The 6th Circuit Court of Appeals (Michigan, Ohio, Kentucky, Tennessee) ruled yesterday that employees challenging an employer's drug testing policy on the basis that it discriminates against those with a disability must, in fact, have a disability to pursue such a claim. In Bates et al v. Dura Automotive Systems, the Court found that employees who were terminated because they consumed drugs containing substances prohibited under Dura's drug testing policy were not "disabled" under the meaning of a particular section of the Americans With Disabilities Act. The section cited by the employees stated that it was discriminatory for a "covered entity" to use qualification standards, employment tests, or screening criteria that eliminated individuals with disabilities unless it was for a job-related and business necessity reason.
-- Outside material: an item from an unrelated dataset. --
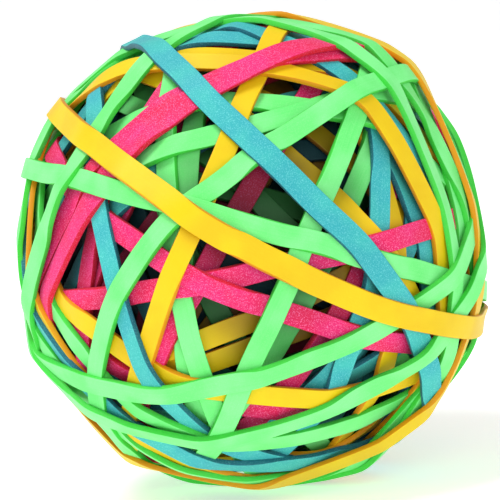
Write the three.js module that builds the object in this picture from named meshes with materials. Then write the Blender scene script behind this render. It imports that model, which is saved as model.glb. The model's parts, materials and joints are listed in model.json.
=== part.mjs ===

In finding for the employer on this specific issue of law, the Court held that an employee who was not first found to be disabled could not bring a claim under that section of the ADA. (Keep in mind that other sections of the ADA do protect individuals who are presumed to have a disability and/or associated with someone who has or is presumed to have a disability.) Accordingly, Dura's drug testing policy that prohibited substances commonly found in drugs such as Xanax, Lortab and Oxycodone was not instituted or carried out in violation of the ADA.
While this seems like a triumph for employers, it is important to note that the case was filed prior to the passage of the Americans with Disabilities Act Amendments Act of 2008. The opinion in Dura focused on the language of the old ADA and the construction given to that language, noting in particular that to limit the application of the section at issue to "only cover disabled individuals is not an absurd construction or inconsistent with the intent of the statute." Since Congress was clear in enacting the Amendments that the ADA should be given the broadest construction possible, it is likely that a different result would have been achieved under the Amendments; the employees stand a greater chance of being deemed "disabled" under the Amendments. (Courts had held that the Amendments were not to be applied retroactively.)
Employers who have not revisited their drug-testing policies since the enactment of the Amendments would be wise to do so. An employer such as Dura could have still prevailed if it would have been able to show that the substances prohibited were out of business necessity and job-related.